Alameda Mayor Marie Gilmore signs deed
of reconveyance last June giving the city
Alameda Point at no cost.
ALAMEDA CITY COUNCIL//ALAMEDA POINT | Incumbency won over potential as the principal
property management firm of the past 11 years was chosen by the Alameda City Council to continue transforming Alameda Point from Naval ghost town to one of the region’s most exciting and lucrative development projects. The unanimous decision handed a setback to the losing bidder, Oakland-based developer Phil Tagami.
The winning bid by PM Realty Group beat out an attempt by Tagami’s California Capital & Investment Group (CCIG) to control leasing and property management duties at Alameda Point. CCIG is currently developing the nearby $1.2 billion Oakland Global project at the former Oakland Army Base, which broke ground last week.
Tagami’s bid at Alameda Point, in contrast, to CCIG’s work in Oakland did not include development–its strong suit–which the Alameda council found outside of the scope of the work description. Two council members, though, seemed to question whether Tagami’s real desire lies in the wealth of development opportunities at Alameda Point. Council members listed Tagami’s success in procuring large amounts of state grants and his company’s success in refurbishing downtrodden historic buildings in Oakland, but also referenced a conflict of interest clause included in a city staff report.
The passage, printed in boldface, reiterated the team winning the city bid would be treated as members of city staff. The arrangement also includes an adherence to state conflict of interest laws forbidding the property management team from enriching themselves with development contracts at Alameda Point. “The Management Services Contract will explicitly state this restriction,” said the staff report. When Councilmember Lena Tam referenced the clause to Tagami, he twice responded, “We respect and appreciate it.”
Later, Councilmember Marilyn Ezzy Ashcraft also broached the idea of Tagami using his development credentials at Alameda Point, in addition to also acting as property manager. “Don’t you want to develop our Point?” asked Ashcraft with a kind smile. Tagami said it was not the task at hand and “We want to respectful of the process.” However, both Ashcraft and Tam, along with Councilmember Tony Daysog urged Tagami to look, instead, at developing Alameda Point.
Although a city-appointed panel scored PM Realty’s bid higher than its competitor, it also rated its incumbency as a weakness. However, PM Realty’s near-perfect retention rate at Alameda Point allowed the council few negatives, or, at least, not enough to hand the contract to CCIG. The same panel was troubled by CCIG’s lack of property management experience. In addition, CCIG had preferred not to join PM Realty is splitting the bid, as urged by the panel. CCIG, though believed such a partnership would hinder efficiency. “This is the dream team,” Councilmember Stewart Chen said of PM Realty. “Maybe? Maybe not?” PM Realty’s contract with the city is still to be negotiated, but is slated to be a one-year contract with options over the next three years.

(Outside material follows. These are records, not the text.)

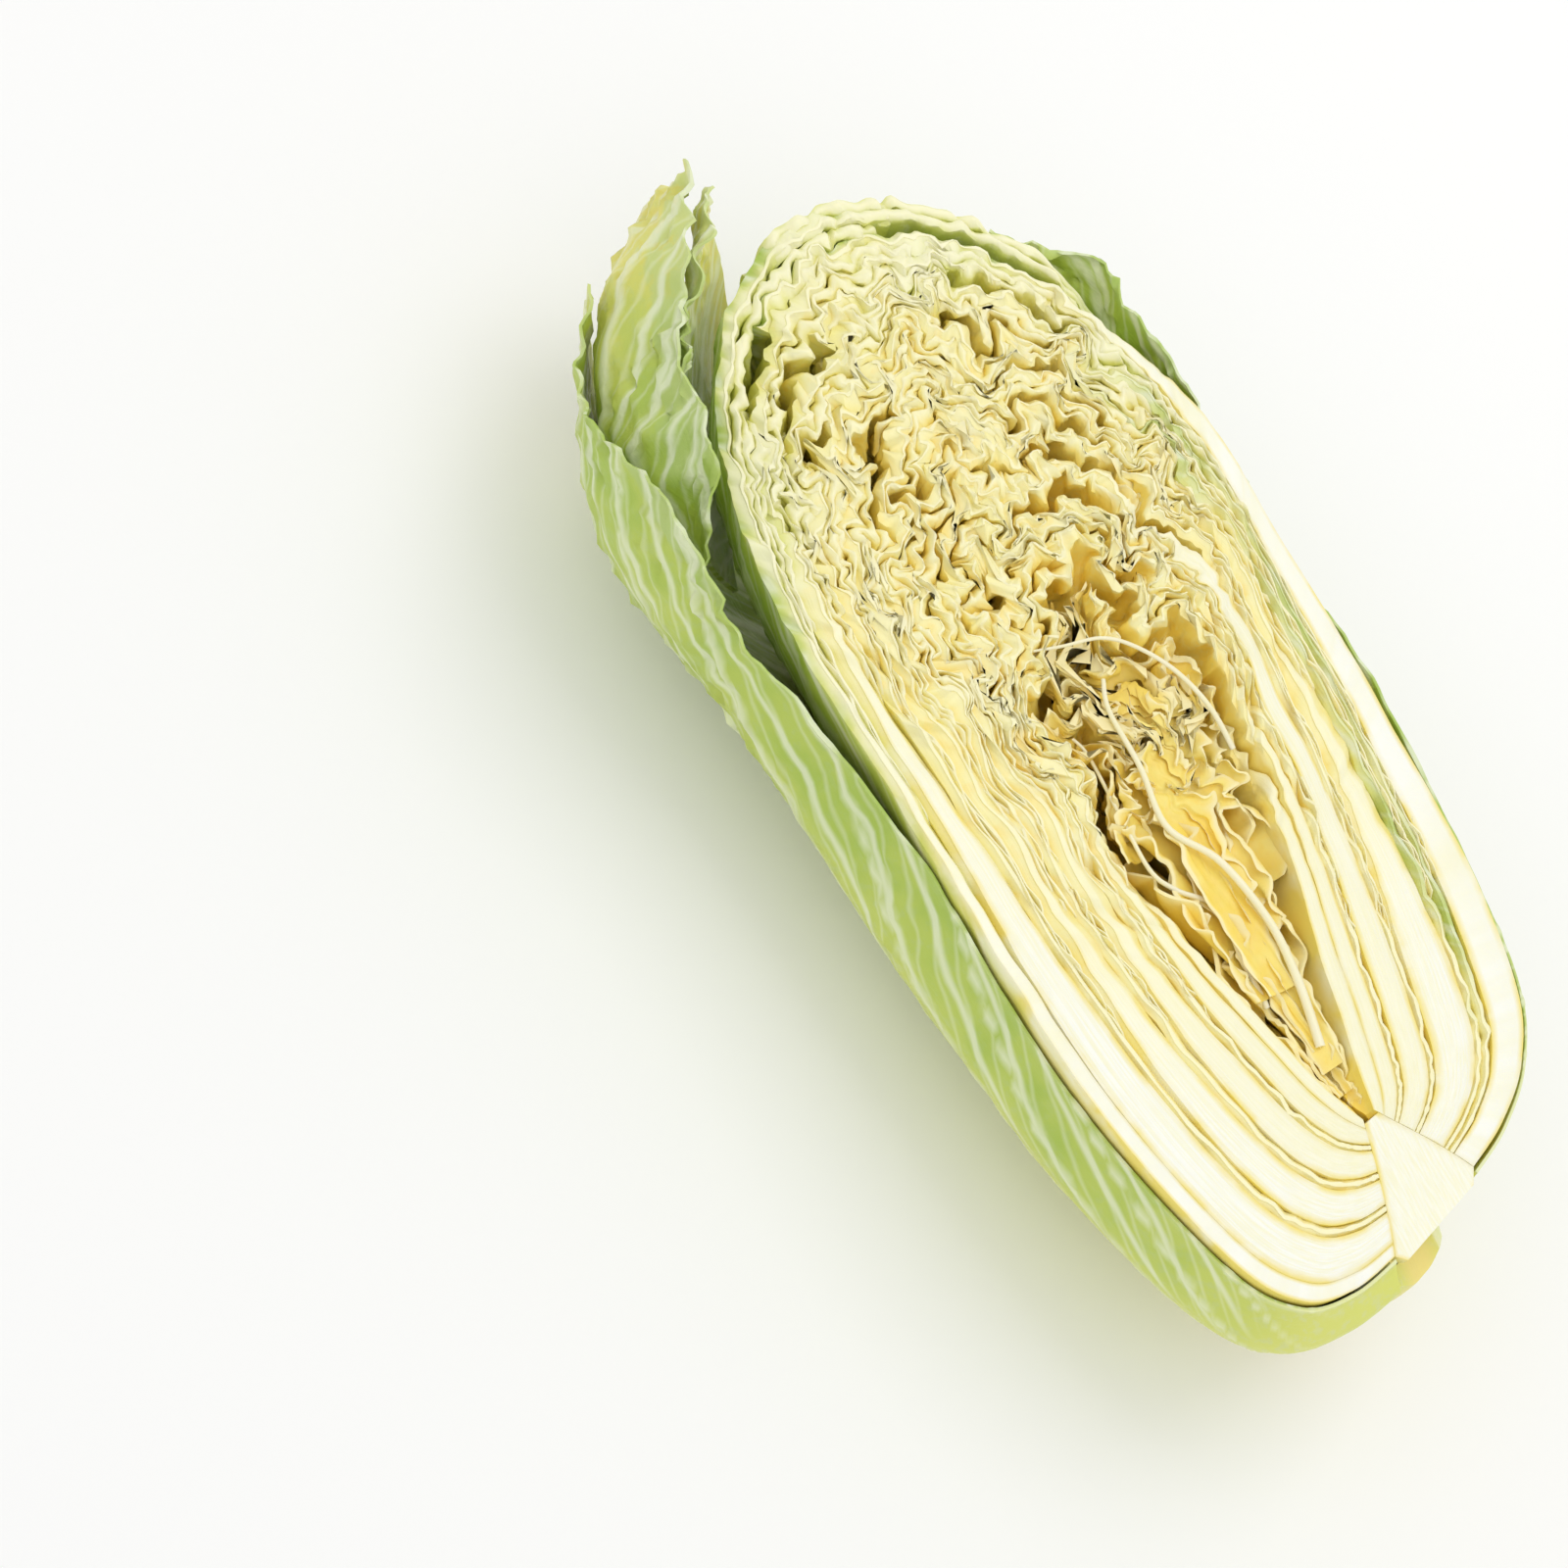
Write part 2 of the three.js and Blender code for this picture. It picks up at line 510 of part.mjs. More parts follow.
function stemCore() {
  const positions = [];
  const index = [];
  const ringAt = (x, radius, shell) => {
    for (let i = 0; i <= CORE_SIDES; i++) {
      const angle = (180 * DEGREE * i) / CORE_SIDES;
      const depth = depthRatio(shell) * radius * Math.sin(angle);
      positions.push(...settle([x, radius * Math.cos(angle), -depth], shell));
    }
  };
  const base = contour(0, 0);
  ringAt(base.x - STUMP_LENGTH, base.w - CORE_GAP - STUMP_TAPER, 0);
  for (let i = 0; i < CORE_STATIONS; i++) {
    const shell = (CORE_TIP * i) / (CORE_STATIONS - 1);
    const { x, w } = contour(shell, 0);
    ringAt(x - CORE_GAP, w - CORE_GAP * 0.5, shell);
  }
  const rings = CORE_STATIONS + 1;
  const sides = CORE_SIDES + 1;
  for (let r = 0; r < rings - 1; r++)
    for (let i = 0; i < sides; i++) {
      const j = (i + 1) % sides;
      const [a, b, c, d] = [r * sides + i, r * sides + j, (r + 1) * sides + j, (r + 1) * sides + i];
      index.push(a, b, c, a, c, d);
    }
  for (let i = 1; i < sides - 1; i++) {
    index.push(0, i + 1, i);
    const last = (rings - 1) * sides;
    index.push(last, last + i, last + i + 1);
  }
  return new THREE.BufferGeometry()
    .setAttribute("position", new THREE.BufferAttribute(new Float32Array(positions), 3))
    .setIndex(index);
}

add("stem_core", stemCore(), CREAM);

// Sets the origin at the middle of the underside
const box = new THREE.Box3().setFromObject(head);
head.position.set(-(box.min.x + box.max.x) / 2, -(box.min.y + box.max.y) / 2, -box.min.z);

export default head;
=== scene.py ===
"""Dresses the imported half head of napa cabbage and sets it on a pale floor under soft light.

The leaves are made again with fine crinkles, veins and cut rims. They follow the same nested shells
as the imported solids: head coordinates in millimetres with x from the root to the crown, y to the
left flank and z up out of the cut, whose plane is z = 0.
"""
import math

import bpy
import numpy as np
from bpy.props import FloatProperty, FloatVectorProperty, PointerProperty
from mathutils import Matrix, Vector


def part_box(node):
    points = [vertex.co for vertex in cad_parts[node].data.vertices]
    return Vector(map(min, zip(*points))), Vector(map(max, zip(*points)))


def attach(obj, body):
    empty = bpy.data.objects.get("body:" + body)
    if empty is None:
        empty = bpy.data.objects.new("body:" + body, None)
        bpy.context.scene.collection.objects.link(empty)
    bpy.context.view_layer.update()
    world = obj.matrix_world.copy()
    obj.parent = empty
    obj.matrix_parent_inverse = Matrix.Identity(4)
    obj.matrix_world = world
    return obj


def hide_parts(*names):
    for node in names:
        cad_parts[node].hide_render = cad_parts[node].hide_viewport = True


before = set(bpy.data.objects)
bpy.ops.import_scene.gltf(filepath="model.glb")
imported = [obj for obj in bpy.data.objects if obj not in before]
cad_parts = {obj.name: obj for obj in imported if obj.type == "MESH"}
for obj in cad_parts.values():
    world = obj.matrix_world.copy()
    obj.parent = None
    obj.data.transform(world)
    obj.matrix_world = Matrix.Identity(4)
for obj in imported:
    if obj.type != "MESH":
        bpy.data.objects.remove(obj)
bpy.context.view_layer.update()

bl_info = {
    "name": "Half napa cabbage",
    "version": (1, 0, 0),
    "blender": (4, 5, 0),
    "location": "View3D > Sidebar > Cabbage",
    "description": "Builds the leaves, heart and core of a half napa cabbage on its packed frame",
    "category": "Object",
}

MM = 0.001

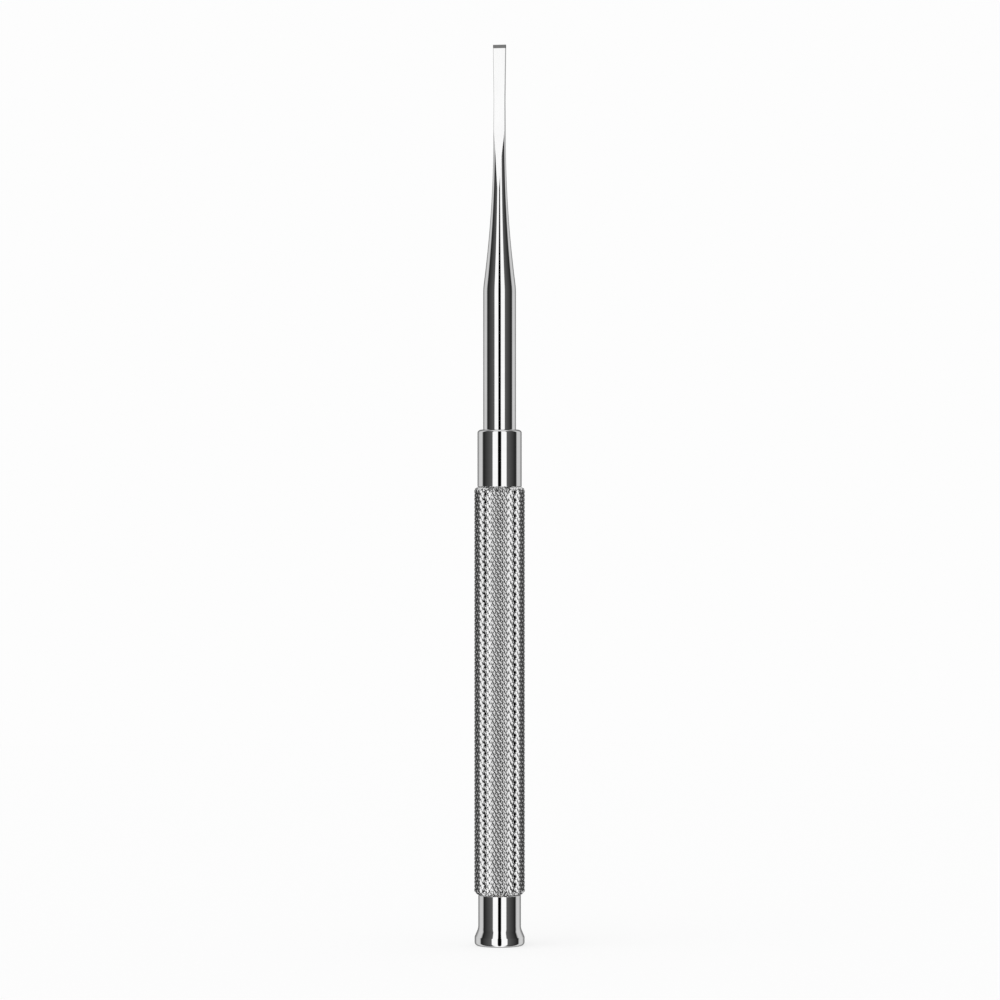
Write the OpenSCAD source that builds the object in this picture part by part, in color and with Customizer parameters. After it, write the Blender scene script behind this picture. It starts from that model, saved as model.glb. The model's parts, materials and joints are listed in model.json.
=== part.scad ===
// Watchmaker's screwdriver. A collet holds the blade, and the head turns on a ball bearing.
// Z is the tool's axis, Z = 0 is the head's rest face, and the blade's tip is at the top.
// All sizes are in millimetres.

/* [Overall] */
// Length from the head's rest face to the blade's tip
total_l = 110; // [106:1:116]

/* [Blade] */
// Width of the blade at its tip
tip_w = 1.6; // [1.5:0.05:1.8]
// Narrowest width of the blade
narrow_w = 1.43; // [1.3:0.01:1.5]
// Distance from the tip to the narrowest place
narrow_l = 6.8; // [5:0.2:8]
// Width of the blade where the concave taper begins
waist_w = 1.5; // [1.45:0.01:1.6]
// Distance from the tip to the start of the taper
waist_l = 11; // [10:0.2:12]
// Length of the concave taper
taper_l = 18.7; // [16:0.1:20]
// Thickness of the blade's working edge
edge_t = 0.24; // [0.16:0.02:0.3]
// Thickness of the blade behind its end bevel
tip_t = 0.4; // [0.36:0.02:0.5]
// Thickness of the blade at the end of its flats
root_t = 0.56; // [0.5:0.02:0.7]
// Height of the end bevel
bevel_l = 0.43; // [0.2:0.01:0.8]
// Length of the flats
flat_l = 10.4; // [9:0.1:10.8]
// Radius of the shoulder that the flats run out over
runout_r = 29; // [24:1:34]
// Diameter of the round shank
shank_d = 4; // [3.9:0.05:4.1]
// Diameter of the tang that the collet grips
tang_d = 2.6; // [2.5:0.05:2.7]

/* [Collar] */
// Outside diameter of the collar
collar_d = 5.4; // [5.2:0.05:5.6]
// Length of the collar
collar_l = 7.1; // [6.8:0.1:7.6]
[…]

Following no-cost reconveyance of the former air station from the Navy to the city earlier this year, much work remains to be done on the complex web of vacant properties, dilapidated naval buildings and future housing developments at the scenic bay lands. Getting the word out about Alameda Point’s vast potential is also key. “We insiders know we have jewel at Alameda Point,” said Ashcraft. “But it’s kind of a well-kept secret.”